At Harvard Law School, Students Call for Change of Seal

A new student movement at Harvard Law School is organizing to change the seal at the school, which the students argue represents and endorses a slaveholding legacy. The seal is the coat of arms of the family of Isaac Royall Jr., a slaveholder who endowed the first professorship of law at Harvard.

Dubbed “Royall Must Fall,” the movement styles itself after a student activist movement in South Africa that lobbied to remove imagery of Cecil Rhodes, a British imperialist, from the University of Cape Town’s campus. At Harvard, activists formally began their effort for change with a rally of about 25 people on the Law School campus on Oct. 23.

They have launched a Facebook page and are now in the process of further organizing. They are drafting a letter to send to the Dean of the Law School Martha L. Minow with their positions, according to Mawuse H. Vormawor, a Law School student and organizer of the effort.

Students involved in the effort argued that imagery from a slaveholding era has no place at today’s Harvard Law School.

“These symbols set the tone for the rest of the school and the fact that we hold up the Harvard crest as something to be proud of when it represents something so ugly is a profound disappointment and should be a source of shame for the whole school,” said Alexander J. Clayborne, one of the Law students involved.

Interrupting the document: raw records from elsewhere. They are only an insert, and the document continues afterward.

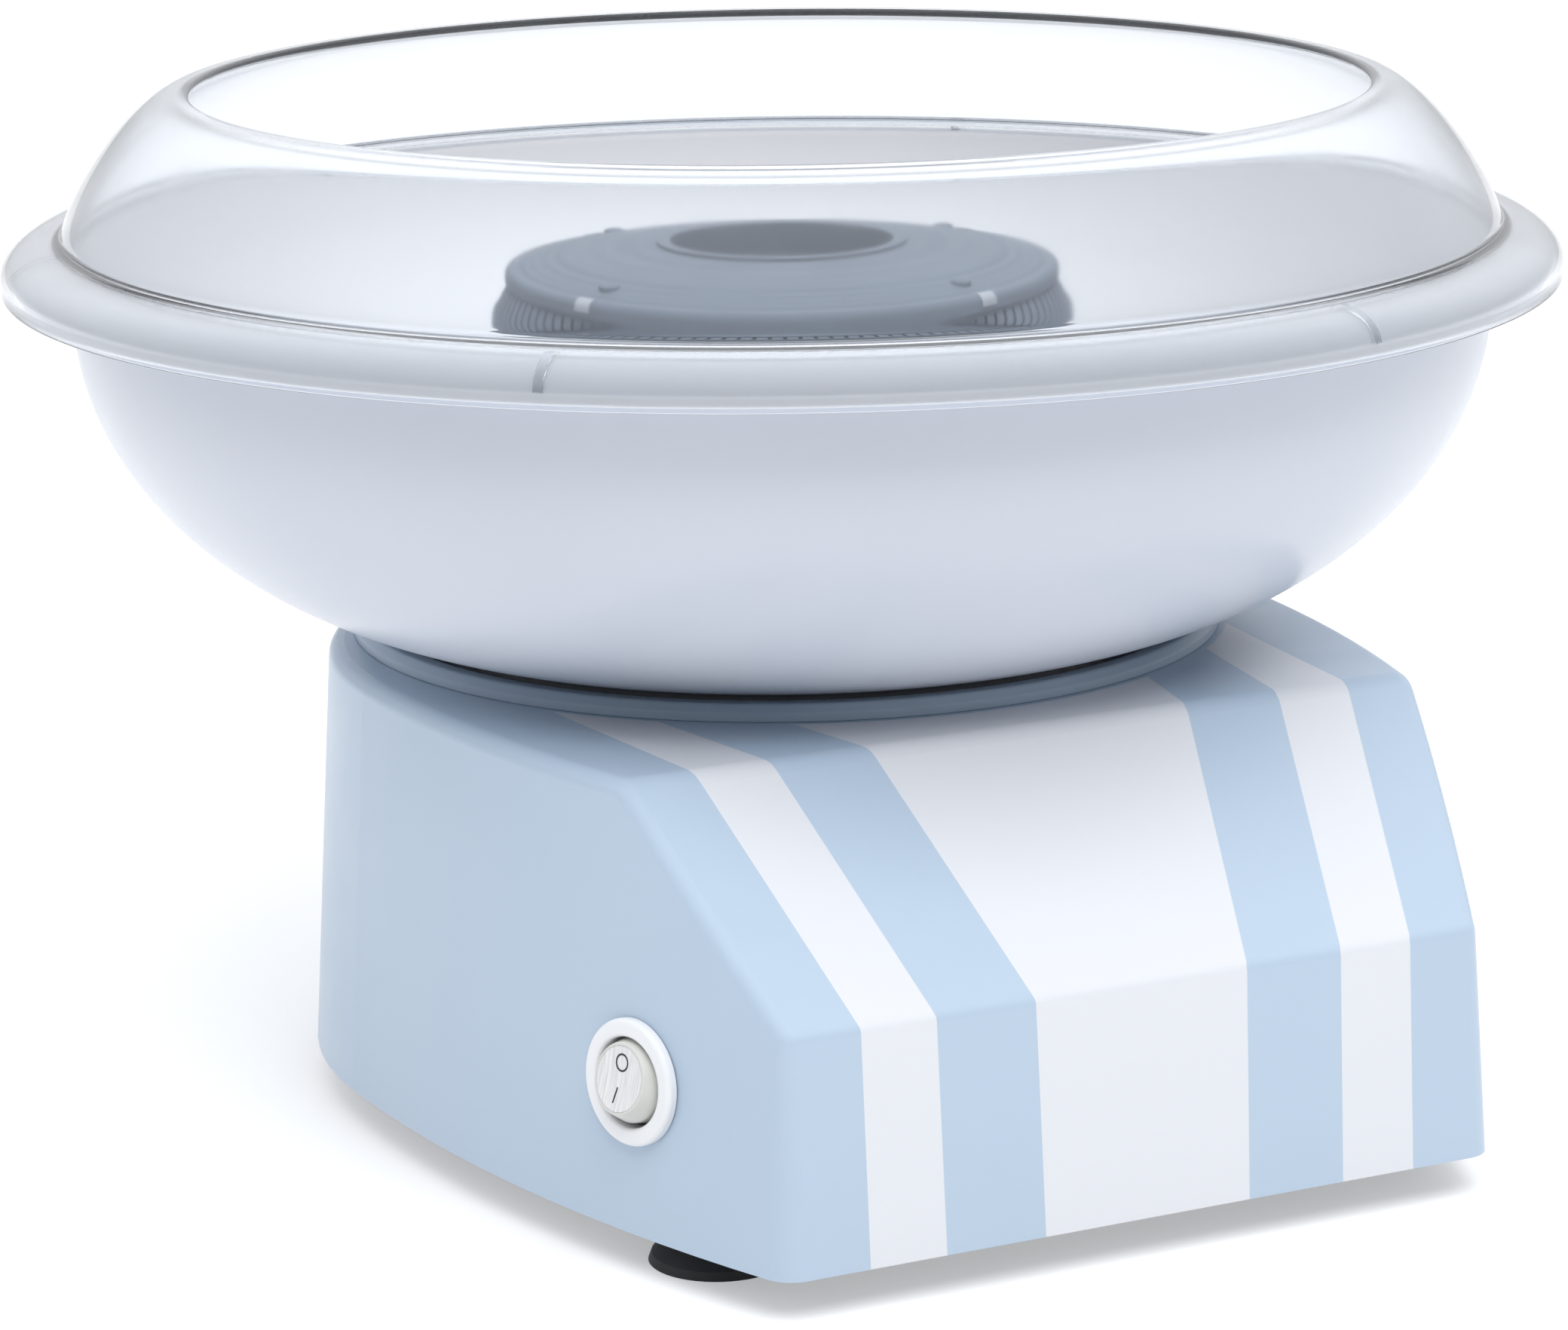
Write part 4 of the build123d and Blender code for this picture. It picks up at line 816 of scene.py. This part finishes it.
def make_fixings():
    """Low domed screw heads that hug the disc, and the bright tabs folded over its rim."""
    dome = ellipse_arc((0, DOME_LOW), (SCREW_HEAD_RADIUS, DOME_RISE), 0, 90, 10)[:-1] + [(0, DOME_TOP)]
    stem = [(0, SCREW_LOW), (SCREW_RADIUS, SCREW_LOW), (SCREW_RADIUS, SCREW_SEAT),
            (SCREW_HEAD_RADIUS, SCREW_SEAT)]
    bm = bmesh.new()
    for angle in FIXING_ANGLES:
        seat = turn(angle) @ Matrix.Translation((FIXING_RADIUS, 0, 0))
        spin_profile(bm, stem + dome, 40, place=seat)
    screws = finish_mesh("head_screw_domes", bm, head_mat.mat, "head")
    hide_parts("head_screws")

    centre = (HEAD_RADIUS - 1.5, HEAD_EDGE_Z - 1.5)
    outer, inner = (ellipse_arc(centre, (r, r), -5, 100, 14) for r in (TAB_OUTER, TAB_INNER))
    bm = bmesh.new()
    for angle in FIXING_ANGLES:
        arch_prism(bm, outer, inner, TAB_HALF, turn(angle) @ UPRIGHT)
    finish_mesh("head_tabs", bm, tab_mat.mat, "head")


def make_skirt():
    """The fine louvred cone between the disc and the pan."""
    bm = bmesh.new()
    spin_profile(bm, SKIRT_TOP_RING, 192)
    spin_profile(bm, SKIRT_LOW_RING, 192)
    half = math.pi / LOUVRES * LOUVRE_SHARE
    for k in range(LOUVRES):
        middle = 2 * math.pi * k / LOUVRES
        ends = [[bm.verts.new((r * math.cos(a), r * math.sin(a), z)) for r, z in SKIRT_SECTION]
                for a in (middle - half, middle + half)]
        for n in range(4):
            bm.faces.new((ends[0][n - 1], ends[0][n], ends[1][n], ends[1][n - 1]))
        for end in ends:
            bm.faces.new(end)
    # the louvred skirt takes the band's colour, painted shade for the gap between disc and pan
    finish_mesh("head_skirt", bm, shaded_band_mat.mat, "head")


make_disc()
make_pan()
make_fixings()
make_skirt()

# ---------------------------------------------------------------- floor, lights, world
# the floor in millimetres, the lamp in metres
FLOOR_Z, FLOOR_RINGS = -0.02, (0, 400, 2000, 9000)
FLOOR_GLOW = 0.35
# the sky's strength is SKY_LEVEL plus the dot product of SKY_SLOPE and the direction looked in
SKY_COLOUR, SKY_LEVEL, SKY_SLOPE = (0.95, 0.97, 1.0), 0.34, (0.17, 0.35, 1.15)
KEY_PLACE, KEY_AIM, KEY_SIZE, KEY_POWER = (-0.22, -1.05, 1.75), (0, 0, 0.1), (1.6, 1.2), 25


def make_stage():
    """A pale floor, a little self-lit like a light table."""
    bm = bmesh.new()
    spin_profile(bm, [(r, FLOOR_Z) for r in FLOOR_RINGS], 96, closed=False)
    bmesh.ops.scale(bm, vec=(MM, MM, MM), verts=bm.verts)
    bmesh.ops.recalc_face_normals(bm, faces=bm.faces)
    mesh = bpy.data.meshes.new("floor")
    bm.to_mesh(mesh)
    bm.free()
    floor = bpy.data.objects.new("floor", mesh)
    m = Nodes("light_table").set(Roughness=0.75, Specular_IOR_Level=0.2, Emission_Strength=FLOOR_GLOW)
    m.shader.inputs["Emission Color"].default_value = (1, 1, 1, 1)
    m.to("Base Color", m.mix(m.span(m.noise(3, 2), 0, 1), (0.65, 0.65, 0.655), (0.68, 0.68, 0.685)))
    floor.data.materials.append(m.mat)
    bpy.context.scene.collection.objects.link(floor)


def make_world():
    """A pale studio: dimmer behind the camera, brighter behind the object and overhead."""
    world = bpy.data.worlds.new("studio")
    world.use_nodes = True
    tree = world.node_tree
    sky = tree.nodes["Background"]
    sky.inputs["Color"].default_value = (*SKY_COLOUR, 1)
    look = tree.nodes.new("ShaderNodeTexCoord").outputs["Generated"]
    fall = tree.nodes.new("ShaderNodeVectorMath")
    fall.operation = "DOT_PRODUCT"
    fall.inputs[1].default_value = SKY_SLOPE
    tree.links.new(look, fall.inputs[0])
    level = tree.nodes.new("ShaderNodeMath")
    level.operation = "ADD"
    level.inputs[1].default_value = SKY_LEVEL
    tree.links.new(fall.outputs["Value"], level.inputs[0])
    tree.links.new(level.outputs[0], sky.inputs["Strength"])
    bpy.context.scene.world = world


def make_key():
    """One soft lamp above the front, which neither gloss nor clear plastic shows."""
    data = bpy.data.lights.new("key", "AREA")
    data.shape, data.size, data.size_y = "RECTANGLE", *KEY_SIZE
    data.energy = KEY_POWER
    lamp = bpy.data.objects.new("key", data)
    lamp.location = KEY_PLACE
    lamp.rotation_mode = "QUATERNION"
    lamp.rotation_quaternion = (Vector(KEY_AIM) - Vector(KEY_PLACE)).to_track_quat("-Z", "Y")
    lamp.visible_glossy = lamp.visible_transmission = False
    bpy.context.scene.collection.objects.link(lamp)


make_camera()
make_stage()
make_world()
make_key()
bpy.context.scene.view_settings.view_transform = "Standard"
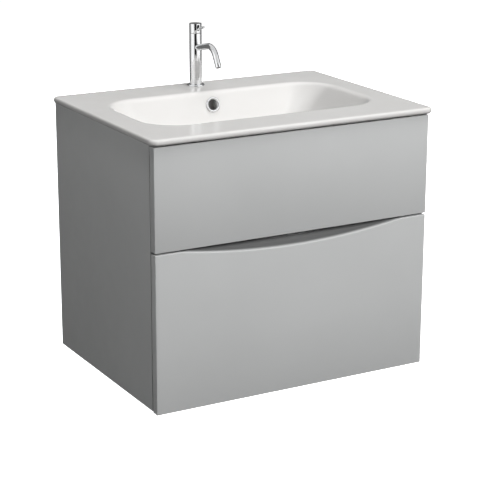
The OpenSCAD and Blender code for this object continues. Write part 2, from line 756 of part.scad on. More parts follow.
module tap_body() color(chrome) difference() {
  translate([0, y_tap, z_body_foot]) cylinder(r = tap_r, h = z_body_top - z_body_foot);
  translate([0, y_tap, z_body_top - cartridge_h - chamber_h])
    cylinder(r = cartridge_r + run_clear, h = cartridge_h + chamber_h + cut);
  spout_frame() translate([spout_in + tap_r / 2 - cut, 0, 0]) bar_x(spout_r + run_clear, tap_r);
  for (side = [left, right]) translate([side * inlet_x, y_tap + inlet_y, z_body_foot - cut])
    cylinder(r = passage_r, h = z_body_top - cartridge_h - chamber_h - z_body_foot + 2 * cut);
}

module tap_cartridge() color(plastic_grey) translate([0, y_tap, z_body_top]) difference() {
  union() {
    translate([0, 0, -cartridge_h]) cylinder(r = cartridge_r, h = cartridge_h);
    cylinder(r = cap_bore_r - run_clear, h = collar_h);
  }
  cylinder(r = collar_bore_r, h = collar_h + cut);
  for (side = [left, right]) translate([side * 4.5, 0, -cartridge_h - cut]) cylinder(r = 2, h = 8);
}

module tap_cap() color(chrome) difference() {
  translate([0, y_tap, z_cap]) cylinder(r = tap_r, h = cap_h);
  translate([0, y_tap, z_cap - cut]) cylinder(r = cap_bore_r, h = hollow_h + cut);
  translate([-trunnion_l / 2 - hole_clear, y_tap, z_pivot]) bar_x(trunnion_r + run_clear, trunnion_l + 2 * hole_clear);
  lever_slot();
}

// The slot that the lever lifts in: as wide as the lever, with round ends
module lever_slot() {
  slot_r = lever_r + fit_clear;
  low = z_pivot + cap_bore_r * tan(lever_rise) - lever_r / cos(lever_rise) - fit_clear + slot_r;
  top = z_pivot + tap_r * tan(lever_rise + lever_lift) + lever_r / cos(lever_rise + lever_lift) + fit_clear - slot_r;
  for (z = [low, top]) translate([0, y_tap - 4, z]) rotate([90, 0, 0]) cylinder(r = slot_r, h = tap_r);
  block([-slot_r, y_tap - 4 - tap_r, low], [slot_r, y_tap - 4, top]);
}

module tap_lever() color(chrome) translate([0, y_tap, z_pivot]) {
  translate([-barrel_l / 2, 0, 0]) bar_x(barrel_r, barrel_l);
  translate([-trunnion_l / 2, 0, 0]) bar_x(trunnion_r, trunnion_l);
  rotate([90 - lever_rise, 0, 0]) {
    cylinder(r = lever_r, h = lever_l - lever_r);
    translate([0, 0, lever_l - lever_r]) sphere(r = lever_r);
  }
}

module tap_washer() color(zinc) translate([0, y_tap, z_deck - washer_t]) difference() {
  cylinder(r = washer_r, h = washer_t);
  translate([0, -7, -cut]) cylinder(r = 12.5, h = washer_t + 2 * cut);
  block([-12.5, -washer_r - cut, -cut], [12.5, -7, washer_t + cut]);
  translate([0, stud_y, -cut]) cylinder(r = stud_r + hole_clear, h = washer_t + 2 * cut);
}

module tap_stud() color(zinc)
  translate([0, y_tap + stud_y, z_rim - tap_foot + stud_in - fit_clear - stud_l]) cylinder(r = stud_r, h = stud_l);

module tap_nut() color(zinc) translate([0, y_tap + stud_y, z_deck - washer_t - nut_h]) difference() {
  cylinder(r = 6.3, h = nut_h, $fn = 6);
  translate([0, 0, -cut]) cylinder(r = stud_r + run_clear, h = nut_h + 2 * cut);
}

/* What is drawn */

side_panel(left);  // side_left
side_panel(right);  // side_right
bottom_panel();
front_rail();
middle_rail();
back_rail(z_upper_rail, cams_upper_rail);  // back_upper_rail
back_rail(z_lower_rail, cams_lower_rail);  // back_lower_rail
hanger(left);  // hanger_left
hanger(right);  // hanger_right
wall_plate(left);  // wall_plate_left
wall_plate(right);  // wall_plate_right
carcass_screws();
cam_discs();
cam_bolts();
front_bumpers();
runner_outer(left, z_upper_runner);  // runner_outer_upper_left
runner_outer(right, z_upper_runner);  // runner_outer_upper_right
runner_outer(left, z_lower_runner);  // runner_outer_lower_left
runner_outer(right, z_lower_runner);  // runner_outer_lower_right
runner_mid(left, z_upper_runner);  // runner_mid_upper_left
runner_mid(right, z_upper_runner);  // runner_mid_upper_right
runner_mid(left, z_lower_runner);  // runner_mid_lower_left
runner_mid(right, z_lower_runner);  // runner_mid_lower_right
runner_inner(left, z_upper_runner);  // runner_inner_upper_left
runner_inner(right, z_upper_runner);  // runner_inner_upper_right
runner_inner(left, z_lower_runner);  // runner_inner_lower_left
runner_inner(right, z_lower_runner);  // runner_inner_lower_right
upper_front();
box_side(left, z_upper_box, upper_box_h, z_upper_runner, upper_bracket_z);  // upper_side_left
box_side(right, z_upper_box, upper_box_h, z_upper_runner, upper_bracket_z);  // upper_side_right
upper_bottom();
upper_back(left);  // upper_back_left
upper_back(right);  // upper_back_right
upper_trap_surround();
brackets(upper_bracket_z);  // upper_brackets
drawer_screws(z_upper_runner, upper_bracket_z);  // upper_screws
lower_front();
box_side(left, z_lower_box, lower_box_h, z_lower_runner, lower_bracket_z);  // lower_side_left
box_side(right, z_lower_box, lower_box_h, z_lower_runner, lower_bracket_z);  // lower_side_right
lower_bottom();
lower_back();
brackets(lower_bracket_z);  // lower_brackets
drawer_screws(z_lower_runner, lower_bracket_z);  // lower_screws
basin();
overflow_ring();
waste_body();
waste_gasket();
waste_nut();
waste_plug();
tap_base();
tap_foot_block();
tap_body();
tap_spout();
tap_aerator();
tap_cartridge();
tap_cap();
tap_lever();
tap_washer();
tap_stud();
tap_nut();
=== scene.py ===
import json
import math

import bmesh
import bpy
from mathutils import Matrix, Vector


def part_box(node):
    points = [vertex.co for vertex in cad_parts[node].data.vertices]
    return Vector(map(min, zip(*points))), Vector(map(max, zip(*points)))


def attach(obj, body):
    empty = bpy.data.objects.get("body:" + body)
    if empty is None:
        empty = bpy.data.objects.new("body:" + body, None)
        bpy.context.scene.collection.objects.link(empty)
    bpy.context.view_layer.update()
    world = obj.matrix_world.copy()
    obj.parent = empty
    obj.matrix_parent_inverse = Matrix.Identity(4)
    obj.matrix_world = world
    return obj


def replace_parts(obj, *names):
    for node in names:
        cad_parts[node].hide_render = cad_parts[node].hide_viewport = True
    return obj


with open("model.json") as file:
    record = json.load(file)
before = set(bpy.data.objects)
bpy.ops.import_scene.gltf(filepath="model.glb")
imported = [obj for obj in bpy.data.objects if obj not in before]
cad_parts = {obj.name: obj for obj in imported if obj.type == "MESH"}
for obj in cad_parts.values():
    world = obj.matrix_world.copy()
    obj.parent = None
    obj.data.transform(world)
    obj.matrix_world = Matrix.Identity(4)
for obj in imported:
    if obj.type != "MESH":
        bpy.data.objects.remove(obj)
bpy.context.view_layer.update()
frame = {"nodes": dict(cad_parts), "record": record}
BODY = {n: b for b, ns in frame["record"]["behaviour"]["bodies"].items() for n in ns}
MM = 0.001

# Places shared by several pieces
Y_TAP = -0.038           # axis of the tap
Y_WASTE = -0.234         # axis of the waste
Y_BOWL_BACK = -0.106     # back of the bowl at the rim
OVERFLOW_DROP = 0.027    # how far the overflow is below the rim
OVERFLOW_LEAN = math.radians(14)  # how far the bowl's back wall leans there


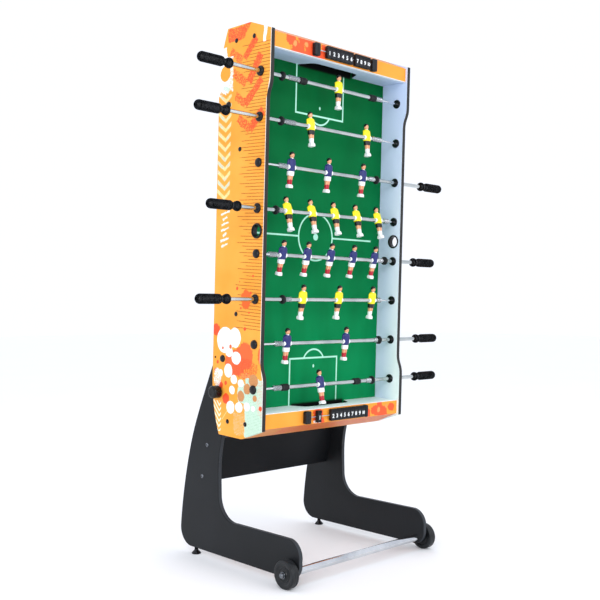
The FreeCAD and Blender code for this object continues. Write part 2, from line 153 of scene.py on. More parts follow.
def ink(red, green, blue):
    """A colour given from 0 to 255 a channel, as the shader's linear values."""
    linear = [c / 3294.6 if c <= 10 else ((c / 255 + 0.055) / 1.055) ** 2.4 for c in (red, green, blue)]
    return (*linear, 1.0)


floor_paint = Finish("floor_paint", Specular_IOR_Level=0.2)
floor_cloud = floor_paint.noise(1.5)
floor_paint.feed(Base_Color=floor_paint.mix(floor_cloud, ink(251, 251, 251), ink(254, 254, 254)),
                 Roughness=floor_cloud.ramp(0.3, 0.7, 0.7, 0.85))
bpy.ops.mesh.primitive_plane_add(size=40)
floor = bpy.context.object
floor.name = "floor"
floor.data.materials.append(floor_paint.material)

sky = bpy.data.worlds.new("studio")
sky.use_nodes = True
sky.node_tree.nodes["Background"].inputs["Color"].default_value = (1, 1.04, 1.13, 1)
sky.node_tree.nodes["Background"].inputs["Strength"].default_value = 1.0
bpy.context.scene.world = sky
bpy.context.scene.view_settings.view_transform = "Standard"

# each lamp's place, size and power; all of them face the middle of the table
LAMPS = (((-3.8, -2.6, 1.9), 2.4, 54), ((1.0, -4.2, 2.2), 3.0, 42),
         ((0.8, 2.6, 3.2), 3.0, 10), ((-3.3, -3.2, 2.5), 0.4, 9))
TABLE_MIDDLE = Vector((0, 0, 0.9))
for spot, size, watts in LAMPS:
    bpy.ops.object.light_add(type="AREA", location=spot)
    lamp = bpy.context.object
    lamp.data.size = size
    lamp.data.energy = watts
    lamp.rotation_euler = (TABLE_MIDDLE - Vector(spot)).to_track_quat("-Z", "Y").to_euler()


# ---------------------------------------------------------------- stand panels
# Two L-shaped panels of 15 mm board under a black grained foil, with a rounded
# plastic edge band. They carry the cabinet on one bolt each, near the top.

MM = 0.001
PANEL_MIDDLE = 272.5


def dressed(piece, body, slot, finishes, *nodes):
    """Gives a finished piece its materials, says what it rides on, and hides the CAD parts it stands for."""
    piece.data.materials.clear()
    for finish in finishes:
        piece.data.materials.append(finish.material)
    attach(piece, body)
    if nodes:
        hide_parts(*nodes)
    return piece


def edit(piece):
    """Puts one piece alone into edit mode with everything on it selected."""
    bpy.ops.object.select_all(action="DESELECT")
    piece.select_set(True)
    bpy.context.view_layer.objects.active = piece
    bpy.ops.object.mode_set(mode="EDIT")
    bpy.ops.mesh.select_all(action="SELECT")


def leave_edit(angle=35):
    """Back to object mode with corners over an angle kept crisp."""
    bpy.ops.object.mode_set(mode="OBJECT")
    bpy.ops.object.shade_smooth_by_angle(angle=math.radians(angle))
    return bpy.context.object


def bevelled(piece, width, segments=3, angle=35):
    """Rounds the corners of a piece that are sharper than an angle."""
    bpy.ops.object.select_all(action="DESELECT")
    piece.select_set(True)
    bpy.context.view_layer.objects.active = piece
    rounding = piece.modifiers.new("rounding", "BEVEL")
    rounding.width = width * MM
    rounding.segments = segments
    rounding.limit_method = "ANGLE"
    rounding.angle_limit = math.radians(angle)
    rounding.use_clamp_overlap = False
    bpy.ops.object.modifier_apply(modifier="rounding")
    bpy.ops.object.shade_smooth_by_angle(angle=math.radians(angle))
    return piece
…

Vormawor pointed to the research and scholarship of visiting Law School professor Daniel R. Coquillette, who recently published a book about the first century of Harvard Law School, as inspiration for the movement. In the book, Coquillette details the relationship between the Royall family’s slaveholding and the endowment of the Law School.

While Coquillette said he was sympathetic to their aims, calling Royall “a coward, and a brutal slaveholder,” he said he does not think the Law School should change its seal.

“As a just deal with the fact that this guy founded the school and tell the truth about it,” he said. “To change things is to act like [they] didn’t happen, and that’s a mistake.”

The current student movement is not the first time the Law School’s slaveholding legacy has been examined on campus. When Janet E. Halley was appointed the Royall Professor of Law in 2006, she delivered remarks that explored the relationship between Royall’s slaveholding wealth and Harvard Law School.

“As the holder of the Royall Chair, I think it’s extremely important that we own the Royall legacy,” Halley said. “I would be happy to send anyone my Chair lecture about my thoughts on that and to work with anybody in the community who thinks that it’s important for us to responsibly and humanely grasp this thistle.”

For student activists, the movement is still very young—just weeks old—and still subject to change.

“Inasmuch as this is a conversation that we are having on this issue and even though this movement is called ‘Royall Must Fall,’ it is not closed to suggestions,” Vormawor said.